Следующий этап формирования авантюрного романа связан, по Бахтину, с «социально-авантюрными романами» XIX века (Ф. Сулье, Э. Сю, А. Дюма-сын, Поль де Кок и др.). В этих романах исследователь замечает «сочетание карнавализации с авантюрным сюжетом и острой злободневной социальной тематикой». «Карнавализация у этих авторов, – продолжает Бахтин, – носит более внешний характер: она проявляется в сюжете, во внешних карнавальных антитезах и контрастах, в резких переменах судьбы, мистификациях и т.п. <…> Наиболее существенным в этих романах было применение карнавализации для изображения современной действительности и современного быта; быт оказался втянутым в карнавализованное сюжетное действие, обычное и постоянное сочеталось с исключительным и изменчивым»45. При этом нравственные оценки событий и поступков поневоле становились неоднозначными и двусмысленными (благо для авантюрного героя – категория амбивалентная, в зависимости от той или иной ситуации).

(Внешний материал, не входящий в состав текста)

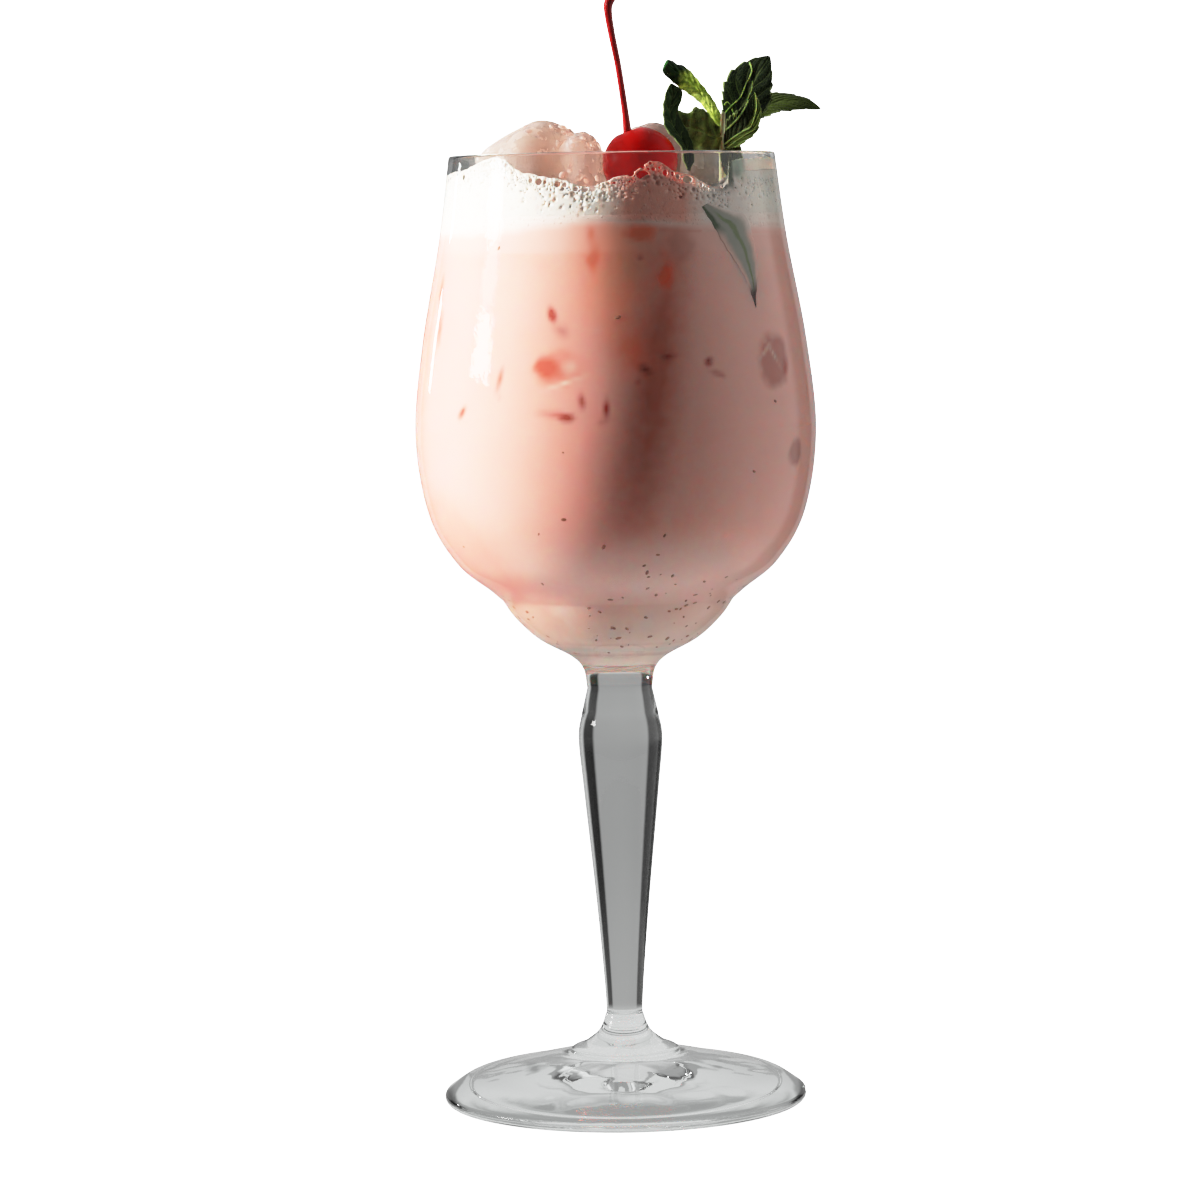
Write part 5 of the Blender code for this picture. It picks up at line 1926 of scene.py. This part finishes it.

Именно эти свойства (карнавализации) делают авантюрно-приключенческие жанры близкими детскому и юношескому восприятию и превращают их в неотъемлемые составляющие культуры детства. Однако причастность авантюрно-приключенческих жанров исключительно детству – иллюзорна и часто притворна. Жанр апеллирует к адресату, который является в душе «вечным ребенком», наивным и доверчивым, увлеченным и восторженным. Именно эти установки жанра позволяют сочетать занимательность сюжета и идейный дидактизм, авантюрную смелость героя и воспитательное воздействие повествования, нравственно-философское содержание произведения и житейски-психологическую детализацию описаний. А главное – поддерживают дух авантюрно-приключенческой литературы на всех уровнях художественного текста.

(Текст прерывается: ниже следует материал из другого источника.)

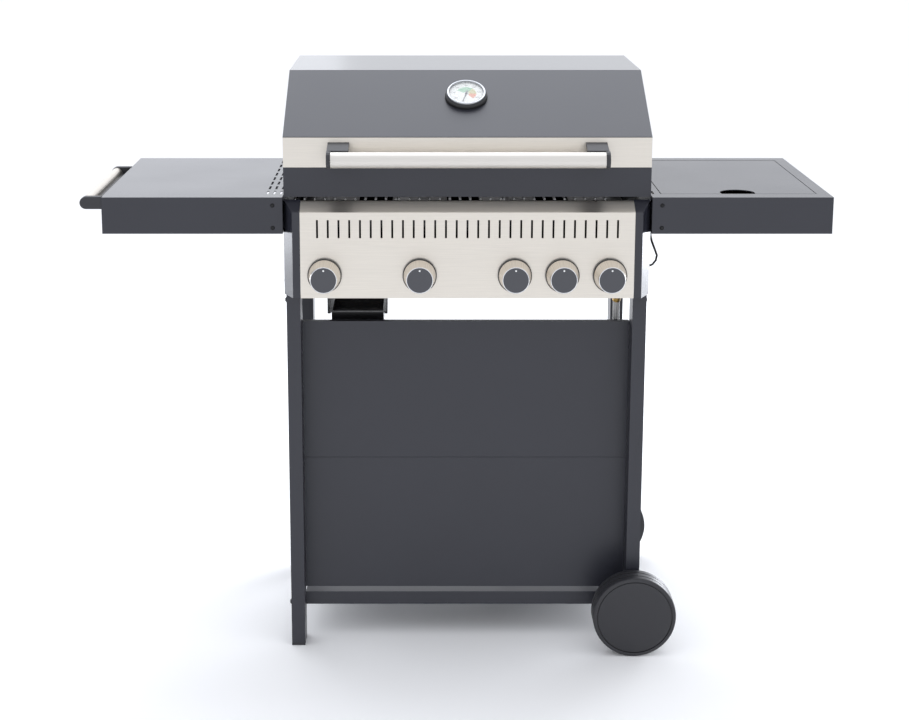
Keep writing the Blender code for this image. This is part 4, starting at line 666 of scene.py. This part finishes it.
# %% Glass and pointer
edit = bmesh.new()
add_lathe(edit, [(0, HOUSING_TOP - 0.2, 0), (20, HOUSING_TOP - 0.5, 0),
                 (31.1, HOUSING_TOP - 1.2, 0), (31.1, HOUSING_TOP - 2.0, 0),
                 (0, HOUSING_TOP - 1.2, 0)], 64)
emit(edit, "thermometer_lens", [lens_glass], "lid", dial)
edit = bmesh.new()
cold = Matrix.Rotation(math.radians(SCALE_START), 4, "Z")
base = FACE + 0.8
outline = [(-1.1, -8), (1.1, -8), (1.2, 0), (0.35, 24), (-0.35, 24), (-1.2, 0)]
upper = [edit.verts.new((x * MM, y * MM, (base + 0.4) * MM)) for x, y in outline]
lower = [edit.verts.new((x * MM, y * MM, base * MM)) for x, y in outline]
edit.faces.new(upper)
edit.faces.new(lower[::-1])
for i in range(len(outline)):
    edit.faces.new((upper[i - 1], lower[i - 1], lower[i], upper[i]))
add_lathe(edit, [(0, base + 1.0, 0), (1.8, base + 0.9, 0), (2.2, base + 0.4, 0),
                 (2.2, FACE + 0.2, 0), (0, FACE + 0.2, 0)], 24)
bmesh.ops.transform(edit, matrix=cold, verts=edit.verts)
pointer = emit(edit, "thermometer_pointer", [core], "thermometer_needle", dial)
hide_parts("thermometer_needle")
nodes["thermometer"].data.materials[0] = black
print("pointer rests at", -SCALE_START, "degrees")

# %% [markdown]
# ## Wheels
# The cart rolls on two moulded wheels 154 mm across. The tread has two grooves and soft
# shoulders; a snap-in cap closes the outer side, with a thin gap round it; the inner side is
# open, with a rim, a hub and ribs between them, as moulding needs even walls. The whole section
# is one profile round the axle, which turning gives exactly; the ribs are blocks set into it.

# %% Wheels
# The profile is written as (radius, height, finish) in mm, from the cap's middle over the
# tread and back along the inner side to the axle.
# Finish 1, black, is painted shade: the floors of the cap's gap, of the tread's grooves and of the axle's bore.
WHEEL_OUTER, SPOKES, GROOVES = 49.7, 12, (34.4, 19.1)
TREAD = [(0, WHEEL_OUTER - 1.2, 0), (40, WHEEL_OUTER - 0.9, 0), (66.5, WHEEL_OUTER - 0.3, 0),
         (68.2, WHEEL_OUTER - 0.6, 0), (68.6, WHEEL_OUTER - 2.2, 1), (69.6, WHEEL_OUTER - 2.2, 1),
         (70.0, WHEEL_OUTER - 0.4, 0), (72.5, WHEEL_OUTER, 0), (75.4, WHEEL_OUTER - 0.7, 0),
         (76.7, WHEEL_OUTER - 2.2, 0), (77.0, WHEEL_OUTER - 4, 0)]
for middle in GROOVES:
    TREAD += [(77.0, middle + 1.4, 0), (75.2, middle + 1.0, 1), (75.2, middle - 1.0, 1),
              (77.0, middle - 1.4, 0)]
TREAD += [(77.0, 7, 0), (76.4, 4.6, 0), (74.5, 3.7, 0), (67, 3.7, 0), (66, 4.5, 0), (65.4, 20, 0),
          (20, 20, 0), (17, 4, 0), (16, 0.2, 0), (5.4, 0.2, 0), (5.4, 44, 1), (0, 44, 1)]
for side, out in (("front", -1), ("rear", 1)):
    low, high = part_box(f"wheel_{side}")
    spot = Vector(((low.x + high.x) / 2, high.y if out < 0 else low.y, (low.z + high.z) / 2))
    edit = bmesh.new()
    add_lathe(edit, TREAD, steps=120)
    for i in range(SPOKES):
        spoke = Matrix.Rotation(math.radians(360 / SPOKES * i), 4, "Z")
        add_block(edit, (15, -1.3, 6.5), (66.5, 1.3, 21), 0, spoke)
    wheel = emit(edit, f"wheel_{side}_moulding", [moulded, black], f"wheel_{side}",
                 aim(spot, (0, out, 0)))
    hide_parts(f"wheel_{side}")
print("wheels with", SPOKES, "ribs each")

# %% [markdown]
# ## Hose braid and fittings
# The hose's jacket is woven from light grey yarn, in strands that cross on a slant. A real
# strand is about 1 mm wide; here it is about 4 mm, as coarse as it needs to be to show. Each
# strand could be a tube of its own, at a great many faces; two slanted waves along the hose's
# own map give the same light and dark squares. Crimped brass ferrules and hexagon nuts hold
# the hose's ends.

# %% Braid
braid, tree, shader = new_material("woven_hose_jacket", "#BDBCB8", 0.0, 0.6, IOR=1.5)
uv = add_node(tree, "ShaderNodeTexCoord").outputs["UV"]
split = add_node(tree, "ShaderNodeSeparateXYZ", {"Vector": uv})
STRAND_WIDTH = 4.1 * MM
STRANDS = round(2 * math.pi * HOSE_R / STRAND_WIDTH)
along = add_node(tree, "ShaderNodeMath", {0: split.outputs["X"], 1: hose_length / STRAND_WIDTH},
                 operation="MULTIPLY")
around = add_node(tree, "ShaderNodeMath", {0: split.outputs["Y"], 1: float(STRANDS)},
                  operation="MULTIPLY")
waves = []
for sign in (1.0, -1.0):
    slant = add_node(tree, "ShaderNodeMath", {0: around.outputs["Value"], 1: sign,
                                              2: along.outputs["Value"]},
                     operation="MULTIPLY_ADD")
    angle = add_node(tree, "ShaderNodeMath", {0: slant.outputs["Value"], 1: math.pi},
                     operation="MULTIPLY")
    waves.append(add_node(tree, "ShaderNodeMath", {0: angle.outputs["Value"]}, operation="SINE"))
crossing = add_node(tree, "ShaderNodeMath", {0: waves[0].outputs["Value"],
                                             1: waves[1].outputs["Value"]}, operation="MULTIPLY")
level = add_node(tree, "ShaderNodeMapRange", {"Value": crossing.outputs["Value"],
                                              "From Min": -1.0, "From Max": 1.0})
tone = add_node(tree, "ShaderNodeMix", {"Factor": level.outputs["Result"], "A": linear("#66666A"),
                                        "B": linear("#BFBEBA")}, data_type="RGBA")
tree.links.new(tone.outputs["Result"], shader.inputs["Base Color"])
bump = add_node(tree, "ShaderNodeBump", {"Height": level.outputs["Result"], "Strength": 0.6,
                                         "Distance": 0.5 * MM})
tree.links.new(bump.outputs["Normal"], shader.inputs["Normal"])
hose.data.materials.append(braid)
print("strands round the hose", STRANDS)

# %% Hose fittings
NUT_ACROSS = 18


def add_hexagon(mesh_edit, across, low, high):
    """A chamfered hexagon nut; across is over its flats, all in mm."""
    radius = across / math.sqrt(3)
    add_lathe(mesh_edit, [(0, high, 0), (radius * 0.84, high, 0), (radius, high - 1.2, 0),
                          (radius, low + 1.2, 0), (radius * 0.84, low, 0), (0, low, 0)], 6)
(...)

Итак, авантюрно-приключенческие жанры, с точки зрения исторической поэтики, как ее интерпретирует М. Бахтин, характеризуются переводом философских идей и «последних вопросов» из отвлеченно-философской сферы в конкретно-чувственный план, в область социально-злободневной тематики; благодаря карнава-лизации обычное и постоянное то и дело сочетается в авантюрных жанрах с исключительным и изменчивым; натуралистическая конкретика соседствует с утопией и фантастикой; изображение повседневности выводится из области привычных, клишированных представлений, которые развенчиваются, и наполняется контрастами и антитезами, резкими переменами в ходе событий или судеб персонажей, превращениями и мистификациями; иерархии ценностей и социальных отношений нарушаются и выравниваются; представления о мире демократизируются, и мир в целом воспринимается «в зоне фамильярного контакта» – как понятный и доступный на уровне обыденного сознания.

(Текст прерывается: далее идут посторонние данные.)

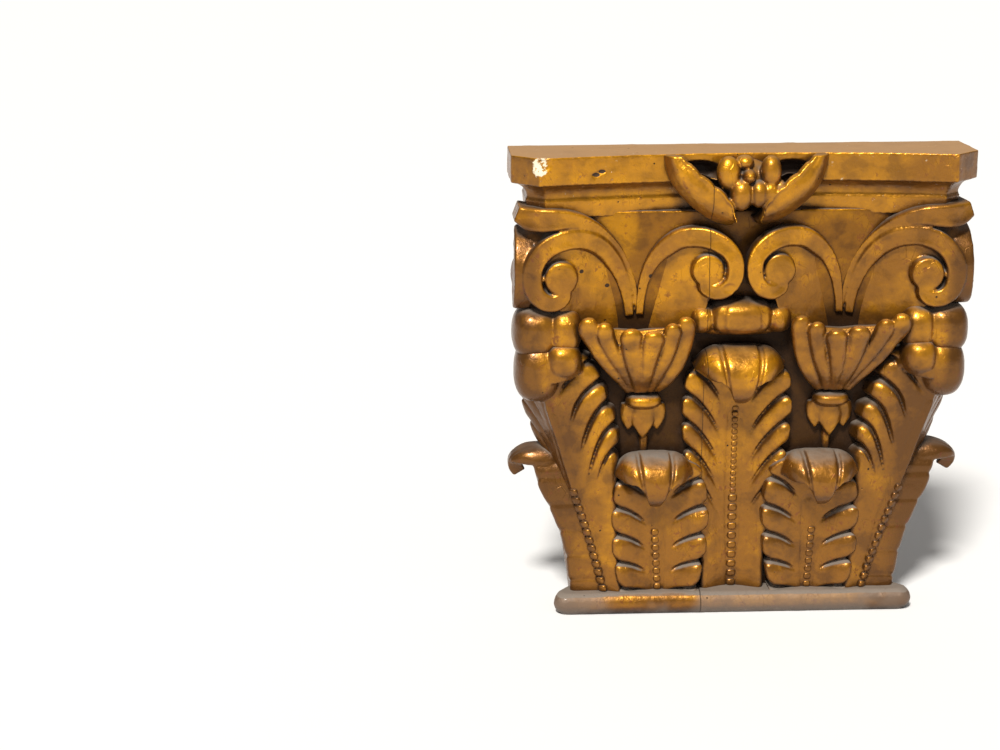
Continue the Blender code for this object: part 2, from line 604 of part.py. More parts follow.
def abacus():
    """The moulded slab on top: fascia, cove and lower band."""
    under = HEIGHT - ABACUS_HEIGHT
    cove_foot = under + BAND_HEIGHT
    fascia_foot = cove_foot + COVE_HEIGHT
    levels = [(under, COVE_INSET * 1.15), (cove_foot, COVE_INSET * 0.95)]
    for share in (0.08, 0.4, 0.75, 1.0):
        turn = share * math.pi / 2
        levels.append((cove_foot + COVE_HEIGHT * math.sin(turn) * 0.96,
                       COVE_INSET * (0.16 + 0.92 * math.cos(turn))))
    levels.append((fascia_foot, 0.0))
    levels.append((HEIGHT - 0.0014, 0.0))
    levels.append((HEIGHT, 0.0012))
    rings = []
    for height, inset in levels:
        outline = abacus_outline(inset)
        rings.append(np.column_stack([outline, np.full(len(outline), height)]))
    shell = Shell("abacus")
    index = shell.add(np.array(rings))
    shell.quads(np.concatenate([index, index[:, :1]], 1))
    shell.faces.append(tuple(index[0][::-1]))
    shell.faces.append(tuple(index[-1]))
    return shell.build(laid=False)


def base():
    """The rounded slab under the bell."""
    half = BASE_WIDTH / 2
    rings = []
    edge = ((0.0, 0.75), (0.3, 0.25), (0.5, 0.0), (0.75, 0.25), (1.0, 1.0))
    for share, inset in edge:
        r = inset * BASE_ROUND
        outline = [(-half + BASE_TAPER + r, 0.01), (-half + BASE_TAPER + r, -BASE_DEPTH * 0.4)]
        for i in range(4):
            turn = math.pi / 2 * i / 3
            outline.append((-half + r + BASE_CORNER * (1 - math.cos(turn)),
                            -(BASE_DEPTH - r - BASE_CORNER * (1 - math.sin(turn)))))
        mirror = [(-x, y) for x, y in outline[::-1]]
        outline = np.array(outline + mirror)
        rings.append(np.column_stack([outline, np.full(len(outline), share * BASE_HEIGHT)]))
    shell = Shell("base")
    index = shell.add(np.array(rings))
    shell.quads(np.concatenate([index, index[:, :1]], 1))
    shell.faces.append(tuple(index[0][::-1]))
    shell.faces.append(tuple(index[-1]))
    return shell.build(laid=False)


def bell():
    """The core that the leaves lie on, flaring from the base to the abacus."""
    low = BASE_HEIGHT - JOINT_LAP
    high = BELL_TOP + JOINT_LAP
    rings = []
    for i in range(8):
        t = i / 7
        flare = t ** 1.7
        half = (BELL_FOOT_WIDTH + (BELL_LIP_WIDTH - BELL_FOOT_WIDTH) * flare) / 2
        deep = BELL_FOOT_DEPTH + (BELL_LIP_DEPTH - BELL_FOOT_DEPTH) * flare
        cut = deep * 0.45
        outline = [(-half, 0.01), (-half, -(deep - cut)), (-half + cut * 0.4, -(deep - cut * 0.3)),
                   (-half + cut * 1.2, -deep)]
        outline += [(-x, y) for x, y in outline[::-1]]
        outline = np.array(outline)
        rings.append(np.column_stack([outline, np.full(len(outline), low + (high - low) * t)]))
    shell = Shell("bell")
    index = shell.add(np.array(rings))
    shell.quads(np.concatenate([index, index[:, :1]], 1))
    shell.faces.append(tuple(index[0][::-1]))
    shell.faces.append(tuple(index[-1]))
    return shell.build(laid=False)


def carving():
    """Every carved element as a closed shell of its own."""
    parts = []
    parts.append(leaf("centre_leaf", CENTRE_LEAF, upright(0.0)))

    def ahead(centre, side=1.0):
        def place(a, z, d):
            return np.stack([side * centre + np.broadcast_to(a, z.shape), z, d], -1)
        return place

    parts.append(curl("centre_curl", CENTRE_CURL, ahead(0.0)))
    parts += lumps("middle_band", MIDDLE_BAND, boxy=0.65)
    for side in (-1.0, 1.0):
        tag = "left" if side < 0 else "right"
        parts.append(leaf("small_leaf_" + tag, SMALL_LEAF, upright(61.0, side)))
        parts.append(curl("small_curl_" + tag, SMALL_CURL, ahead(67.0, side)))
        parts.append(leaf("corner_leaf_" + tag, CORNER_LEAF, cornerwise(side)))
        parts.append(curl("corner_curl_" + tag, CORNER_CURL, diagonal(side, (148.0, 45.0), 42.0)))
        parts += lumps("corner_head_" + tag, CORNER_HEAD, side, 0.95)
        parts.append(leaf("side_leaf_" + tag, SIDE_LEAF, sidelong(side, 24.0, SIDE_LEAN),
                          across=(0.0, 0.5, 1.0)))

        def outward(a, z, d, side=side):
            return np.stack([side * d, z, 24.0 + np.broadcast_to(a, z.shape)], -1)

        parts.append(curl("side_curl_" + tag, SIDE_CURL, outward))
        parts += lumps("corner_post_" + tag, (CORNER_POST,), side, 0.45, 8)
        for kind, place, steps, sides in (("front", flat(side), PATH_STEPS, 14),
                                          ("side", turned(side), PATH_STEPS - 4, 10)):
            name = "volute_" + kind + "_" + tag
            parts.append(ground(name + "_ground", CORNER_BAND, CORNER_EYE, volute_face, place,
                                7.5, 30.0, steps))
            parts.append(band(name, CORNER_BAND, volute_face, place, 0.0, 14.0, steps))
            parts.append(disc(name + "_eye", CORNER_EYE, volute_face, place, -0.5, 16.0, sides))
        name = "helix_" + tag
        parts.append(ground(name + "_ground", HELIX_BAND, HELIX_EYE, helix_face, flat(side),
                            7.5, 34.0, PATH_STEPS))
        parts.append(band(name, HELIX_BAND, helix_face, flat(side), 0.0, 14.0, PATH_STEPS))
        parts.append(disc(name + "_eye", HELIX_EYE, helix_face, flat(side), -0.5, 16.0, 14))
        parts.append(band("tongue_" + tag, TONGUE_BAND, tongue_face, flat(side), 0.0, 34.0, 12))
        parts += lumps("sepal_" + tag, SEPAL, side, 0.72, 12)
        parts.append(calyx("calyx_" + tag, side))
        for i, rows in enumerate(CUP_FINGERS):
            parts.append(finger("finger_%d_%s" % (i, tag), rows, side))
        parts += lumps("ring_" + tag, ((76.0, 177.0, 42.0, 14.5, 6.0, 13.0),), side, 0.8)
        parts.append(drop_leaf("drop_" + tag, side, 76.0, 174.0, 146.0, 9.5, 45.0))
        parts.append(drop_leaf("drop_in_" + tag, side, 64.5, 174.0, 152.0, 7.5, 42.0))
        parts.append(drop_leaf("drop_out_" + tag, side, 87.5, 174.0, 152.0, 7.5, 42.0))
        parts.append(drop_leaf("stem_" + tag, side, 74.5, 152.0, 126.0, 4.0, 38.0))
        parts.append(wing("wing_" + tag, side))
    parts += lumps("flower", PETALS, 1.0, 1.0)
    return [part.build() for part in parts]


def gold():
    material = bpy.data.materials.new("aged_gold_leaf")
    material.use_nodes = True
    shader = material.node_tree.nodes["Principled BSDF"]
    shader.inputs["Base Color"].default_value = (0.36, 0.17, 0.035, 1.0)
    shader.inputs["Metallic"].default_value = 0.6
    shader.inputs["Roughness"].default_value = 0.42
    return material


def trimmer():
    """A box over everything behind the wall plane, to leave the back flat."""
    size = 4.0 * (HEIGHT + ABACUS_WIDTH)
    mesh = bpy.data.meshes.new("behind_wall")
    bm = bmesh.new()
    bmesh.ops.create_cube(bm, size=1.0)
    for v in bm.verts:
        v.co = (v.co.x * size, v.co.y * size + size / 2 + WALL, v.co.z * size)
    bm.to_mesh(mesh)
    bm.free()
    box = bpy.data.objects.new("behind_wall", mesh)
    bpy.context.scene.collection.objects.link(box)
    box.hide_render = True
    box.display_type = "WIRE"
    return box


def main():
    for existing in list(bpy.data.objects):
        bpy.data.objects.remove(existing, do_unlink=True)
    scene = bpy.context.scene
    capital = bell()
    capital.name = "capital"
    scene.collection.objects.link(capital)
    cutters = bpy.data.collections.new("carving")
    scene.collection.children.link(cutters)
    for piece in [abacus(), base()] + carving():
        cutters.objects.link(piece)
        piece.hide_render = True
        piece.display_type = "WIRE"
    union = capital.modifiers.new("Carving", "BOOLEAN")
    union.operation = "UNION"
    union.operand_type = "COLLECTION"
    union.collection = cutters
    union.solver = "EXACT"
    cut = capital.modifiers.new("Flat back", "BOOLEAN")
    cut.operation = "DIFFERENCE"
    cut.object = trimmer()
    cut.solver = "EXACT"
    thin = capital.modifiers.new("Fewer facets", "DECIMATE")
    thin.decimate_type = "COLLAPSE"
    thin.ratio = FACET_SHARE
    thin.use_collapse_triangulate = True
    capital.data.materials.append(gold())


main()
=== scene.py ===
"""Looks of a carved and gilded Corinthian pilaster capital.

The carving is drawn in millimetres: across from the middle, up from the underside and forward
from the wall. lay_on_block() puts that drawing on the block, in metres. Each piece is built from
closed shells, fused on a fine voxel grid and softened, as gesso softens carved wood.
"""
import math

import bmesh
import bpy
import numpy as np
from bpy.props import FloatProperty, FloatVectorProperty, IntProperty, PointerProperty
from mathutils import Matrix, Vector, noise


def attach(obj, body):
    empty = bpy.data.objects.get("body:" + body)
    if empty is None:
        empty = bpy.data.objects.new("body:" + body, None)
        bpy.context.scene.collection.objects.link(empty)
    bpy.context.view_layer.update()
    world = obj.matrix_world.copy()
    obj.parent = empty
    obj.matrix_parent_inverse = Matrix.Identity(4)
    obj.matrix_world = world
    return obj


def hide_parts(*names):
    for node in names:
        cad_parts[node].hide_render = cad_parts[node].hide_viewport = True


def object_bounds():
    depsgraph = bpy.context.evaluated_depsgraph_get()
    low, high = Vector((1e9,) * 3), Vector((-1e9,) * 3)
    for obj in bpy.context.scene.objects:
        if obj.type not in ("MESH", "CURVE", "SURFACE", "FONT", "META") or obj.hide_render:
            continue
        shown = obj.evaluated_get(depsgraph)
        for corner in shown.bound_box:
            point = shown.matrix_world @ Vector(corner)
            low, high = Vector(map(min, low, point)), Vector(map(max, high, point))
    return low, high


bl_info = {
    "name": "Giltwood pilaster capital",
    "version": (1, 0, 0),
    "blender": (4, 5, 0),
    "location": "View3D > Sidebar > Capital",
    "description": "Carves and gilds a Corinthian pilaster capital on its packed solid",
    "category": "Object",
}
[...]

1.4.2. Зона фамильярного контакта
Однако пресловутая «зона фамильярного контакта» в авантюрно-приключенческой литературе в разные исторические эпохи и в русле разных национально-культурных традиций была существенно различной. Одно дело – взаимодействие с разбойниками и пиратами, жизнь на необитаемом острове или в экзотических местах земного шара, придворные интриги и увлекательные дуэли. Другое дело – атмосфера революции и гражданской войны, происки инквизиции и феодальных междоусобиц, борьба за власть и выживание в темную эпоху Средневековья. «Фамильярность» контакта может быть социальной и психологической, исторической и фантастической, физиологической и трансцендентной.
Ведь речь шла о различном понимании «зоны фамильярного контакта» с действительностью персонажами и самими авторами приключенческой литературы, да и конкретика «фамильярности», передаваемой людьми разных культурно-исторических эпох, была непохожей: приключения мистера Пиквика и Дэвида Копперфилда несравнимы с приключениями графа Монте-Кристо и трех мушкетеров, а перипетии героев Стендаля и Бальзака мало напоминают события, развертывающиеся вокруг «Острова сокровищ» Стивенсона или «Наутилуса» капитана Немо, – ни в социальном, ни в бытовом, ни в идейном отношении.
Даже сама философия приключений в разные культурно-исторические эпохи представляется принципиально разной: в одном случае – художественно полнокровной и образно многомерной, в другом – социально ущербной и натуралистически приземленной. В одну эпоху – идеологически и социально окрашенной, даже политизированной; в другую – безыдейной, легкомысленной и развлекательной. Но специфика авантюрного жанра везде сохранялась. И эта жанровая специфика была более долговечной и семантически устойчивой по сравнению со всеми тематическими и идеологическими «наполнениями» константных жанровых структур.
В XIX веке авантюрно-приключенческая литература была представлена весьма многообразно, в том числе в читательском кругозоре русских реципиентов любого возраста: из просветительской литературы – знаменитыми приключенческими романами Д. Дефо (I том «Робинзона Крузо») и Дж. Свифта («Путешествия Гулливера»), повестями Вольтера и Дидро; из романтической – прежде всего историческими романами В. Скотта («Квентин Дорвард», «Айвенго» и др.), В. Гюго («Собор Парижской Богоматери», «Отверженные» и др.), А. Дюма («Асканио», трилогия о д’Артаньяне и трех мушкетерах, «Черный тюльпан» и др.), затем – литературными сказками Ш. Перро, братьев Гримм, Э.Т.А. Гофмана и В. Гауфа, Г.К. Андерсена, в сюжетных линиях которых большое место занимают приключения героев – социально-бытовые и фантастические.